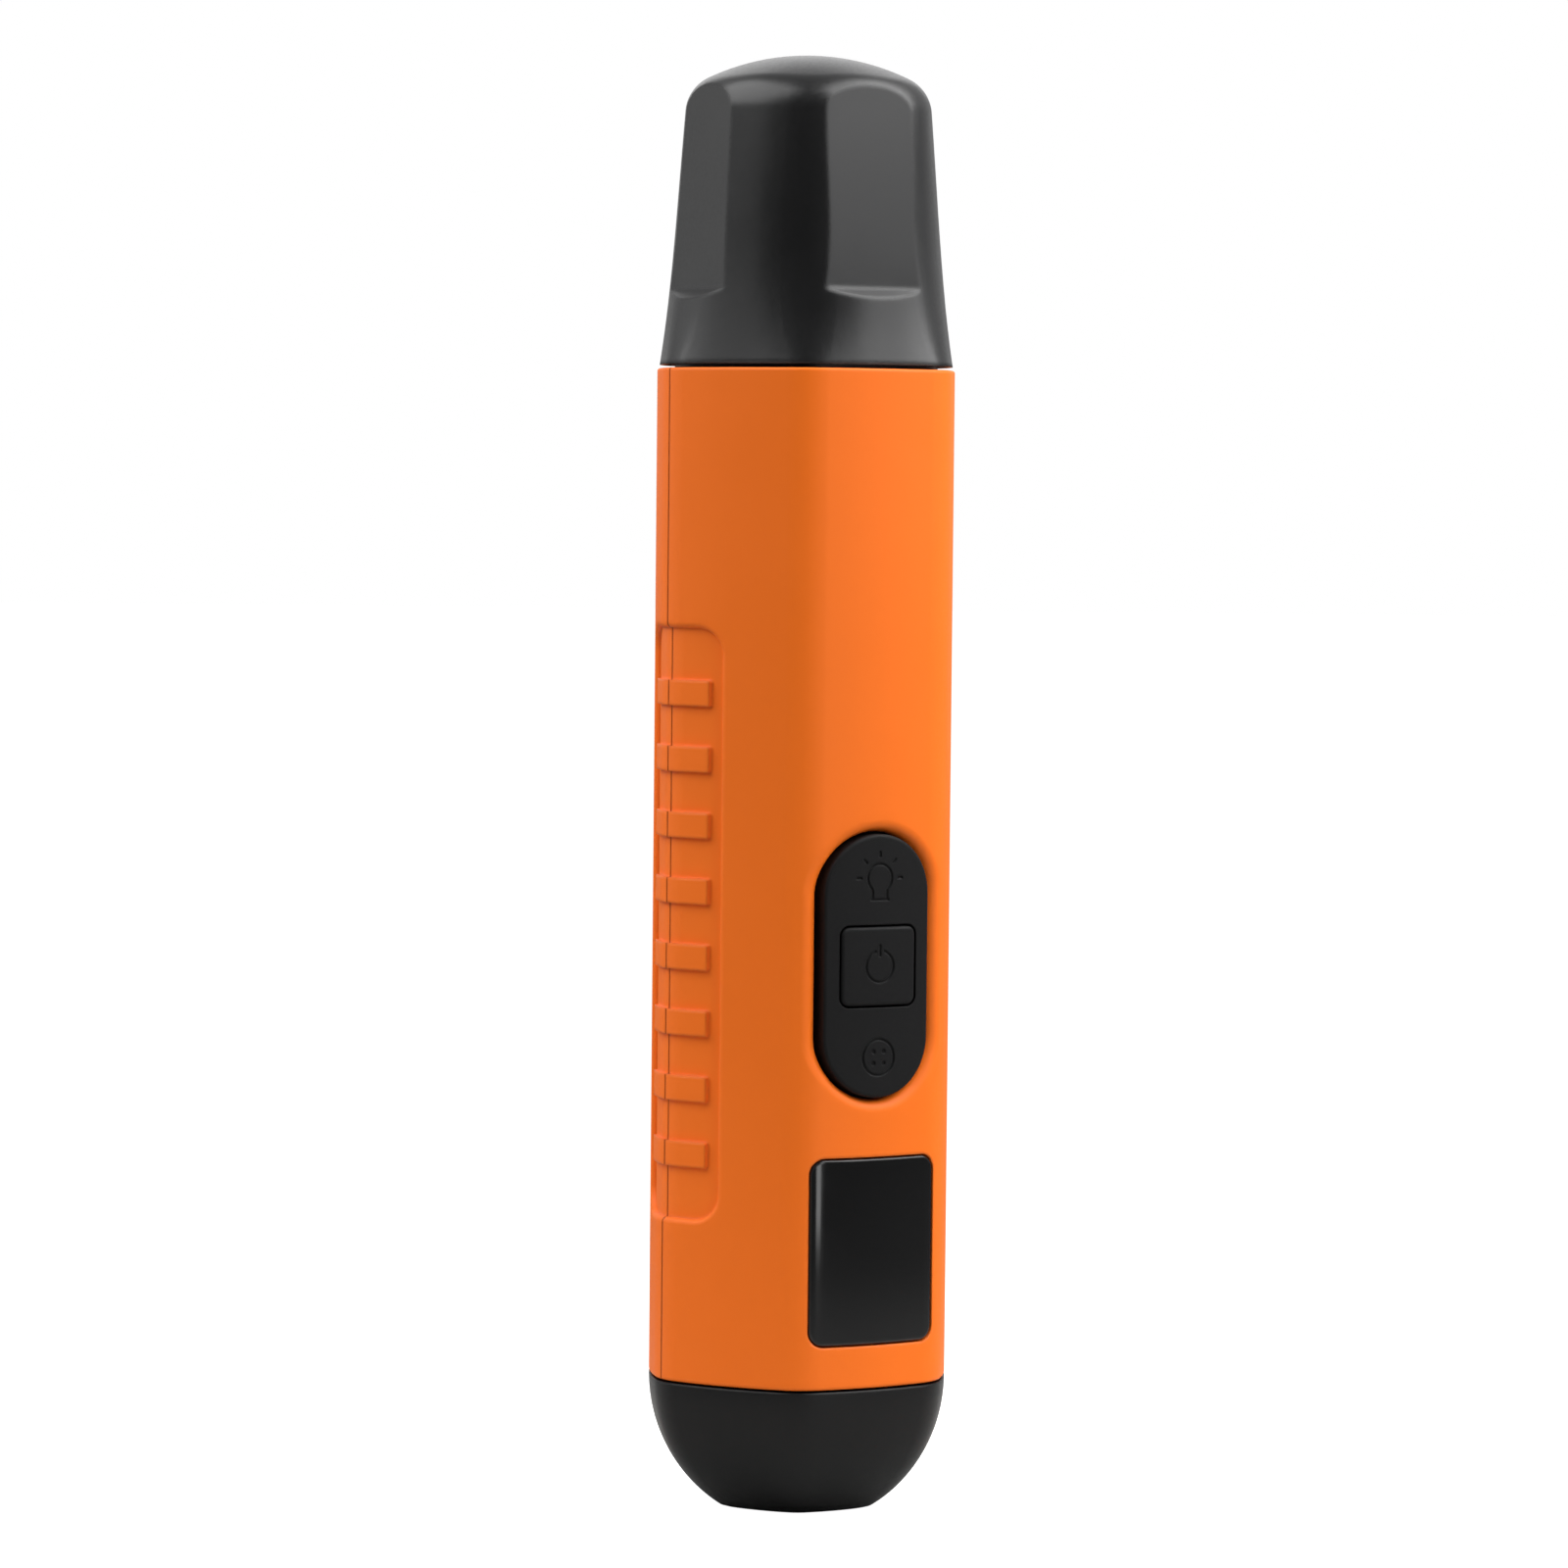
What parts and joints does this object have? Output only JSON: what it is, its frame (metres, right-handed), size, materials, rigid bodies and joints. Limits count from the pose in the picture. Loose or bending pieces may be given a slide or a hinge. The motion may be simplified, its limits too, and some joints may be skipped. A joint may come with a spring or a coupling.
{
  "type": "non contact voltage tester",
  "caption": "Hexagonal hand-held voltage tester with a domed pull-off cap, display window, rocker keypad, side grips and a rounded pull-out battery tail.",
  "frame": {"origin": "centre of the flat tail end that the tester stands on", "axes": "+Z along the body from the tail to the cap, -Y out of the face with the display and the keys, +X to the right seen from the front"},
  "size_m": [0.0434, 0.0414, 0.2],
  "materials": {
    "casing_orange": "satin moulded",
    "cap_black": "satin moulded",
    "tail_black": "satin moulded",
    "nose_black": "satin moulded",
    "key_black": "soft matte",
    "window_black": "polished",
    "seal_rubber": "matte",
    "silicone_grey": "matte",
    "strip_rubber": "matte",
    "display_glass": "polished",
    "light_guide": "polished",
    "inner_white": "moulded",
    "screw_steel": "zinc plated",
    "spring_steel": "nickel plated",
    "contact_brass": "gold plated",
    "antenna_copper": "rolled",
    "switch_black": "moulded",
    "board_green": "solder mask",
    "chip_black": "moulded epoxy",
    "chip_ceramic": "sintered",
    "tip_white": "translucent",
    "lens_clear": "polished",
    "reflector_bright": "metallised",
    "led_red": "diffused",
    "led_white": "phosphor",
    "sled_black": "moulded",
    "cell_wrap": "printed sleeve"
  },
  "bodies": {
    "main": {"front_shell": "casing_orange", "rear_shell": "casing_orange", "shell_screws": "screw_steel", "display_window": "window_black", "window_gasket": "seal_rubber", "lcd_panel": "display_glass", "lcd_backlight": "light_guide", "lcd_connector": "strip_rubber", "lcd_frame": "inner_white", "rocker_pins": "screw_steel", "keypad_seal": "silicone_grey", "tact_switches": "switch_black", "main_board": "board_green", "board_screws": "screw_steel", "board_chips": "chip_black", "board_passives": "chip_ceramic", "buzzer": "switch_black", "board_link": "contact_brass", "battery_contacts": "contact_brass", "nose_housing": "nose_black", "cap_seal": "seal_rubber", "probe_tip": "tip_white", "antenna_plate": "antenna_copper", "alarm_led": "led_red", "torch_lens": "lens_clear", "torch_reflector": "reflector_bright", "torch_led": "led_white", "nose_board": "board_green", "nose_screws": "screw_steel"},
    "cap": {"probe_cap": "cap_black"},
    "power_button": {"power_key": "key_black"},
    "rocker": {"function_rocker": "key_black"},
    "battery_tail": {"tail_cap": "tail_black", "tail_gasket": "seal_rubber", "battery_sled": "sled_black", "sled_screw": "screw_steel", "battery_cells": "cell_wrap", "contact_springs": "spring_steel", "contact_plates": "spring_steel"}
  },
  "joints": [
    {"name": "cap_pull", "type": "slide", "parent": "main", "child": "cap", "axis": [0, 0, 1], "range_m": [0, 0.045]},
    {"name": "power_press", "type": "slide", "parent": "main", "child": "power_button", "axis": [0, 1, 0], "range_m": [0, 0.0005], "stiffness_N_per_m": 1200, "springref_m": -0.0002},
    {"name": "rocker_tilt", "type": "hinge", "parent": "main", "child": "rocker", "pos_m": [0, -0.0149, 0.0759], "axis": [1, 0, 0], "range_deg": [-1.5, 1.5], "stiffness_Nm_per_rad": 0.4},
    {"name": "tail_pull", "type": "slide", "parent": "main", "child": "battery_tail", "axis": [0, 0, -1], "range_m": [0, 0.058]}
  ]
}
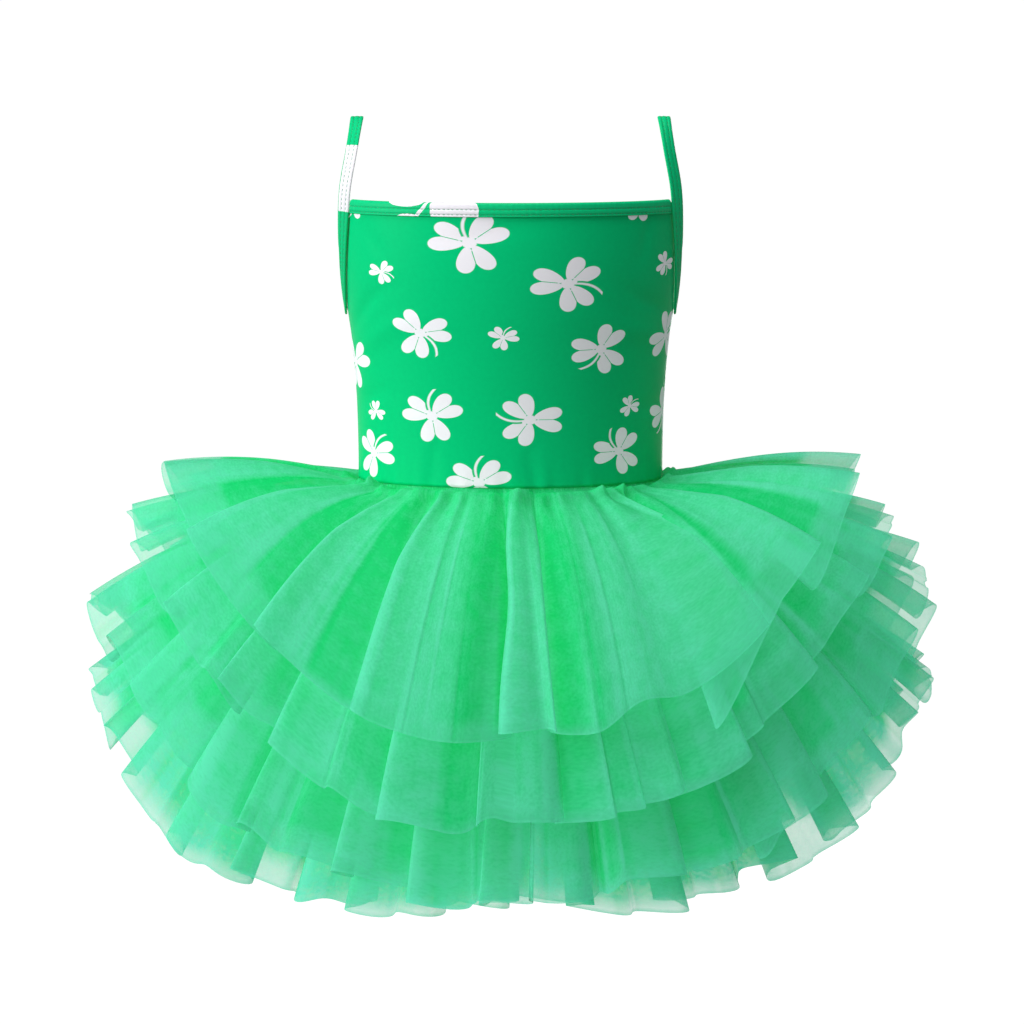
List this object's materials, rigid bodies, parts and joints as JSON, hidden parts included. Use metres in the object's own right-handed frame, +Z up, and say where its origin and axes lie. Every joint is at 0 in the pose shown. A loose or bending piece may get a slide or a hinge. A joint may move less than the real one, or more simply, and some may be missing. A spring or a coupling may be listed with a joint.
{
  "type": "ballet tutu dress",
  "caption": "Child's camisole leotard bodice in leaf-print stretch knit with thin straps and a full skirt of gathered, layered tulle, in the hollow form that it has when worn.",
  "frame": {"origin": "midway between the crests of the two shoulders, which hold the dress up just under its straps", "axes": "+X to the viewer's right (the wearer's left), +Y to the back, +Z up; the front faces -Y"},
  "size_m": [0.5043, 0.3721, 0.4527],
  "materials": {
    "knit": "smooth stretch knit, printed with white three-leaf shamrocks",
    "trim": "folded stretch knit strips with twin rows of topstitching",
    "tulle": "soft matt tulle net, see-through where it is one layer"
  },
  "bodies": {
    "root": {"bodice_front": "knit", "bodice_back": "knit", "neck_binding_front": "trim", "neck_binding_back": "trim", "strap_left": "trim", "strap_right": "trim", "tulle_layer_1": "tulle", "tulle_layer_2": "tulle", "tulle_layer_3": "tulle", "tulle_layer_4": "tulle"}
  },
  "joints": []
}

○ ○ ○

Search the entries for the word "hinge", then gather every line that has it.

What parts and joints does this object have? Output only JSON: what it is, its frame (metres, right-handed), size, materials, rigid bodies and joints. Limits count from the pose in the picture. Loose or bending pieces may be given a slide or a hinge. The motion may be simplified, its limits too, and some joints may be skipped. A joint may come with a spring or a coupling.
    {"name": "rocker_tilt", "type": "hinge", "parent": "main", "child": "rocker", "pos_m": [0, -0.0149, 0.0759], "axis": [1, 0, 0], "range_deg": [-1.5, 1.5], "stiffness_Nm_per_rad": 0.4},
List this object's materials, rigid bodies, parts and joints as JSON, hidden parts included. Use metres in the object's own right-handed frame, +Z up, and say where its origin and axes lie. Every joint is at 0 in the pose shown. A loose or bending piece may get a slide or a hinge. A joint may move less than the real one, or more simply, and some may be missing. A spring or a coupling may be listed with a joint.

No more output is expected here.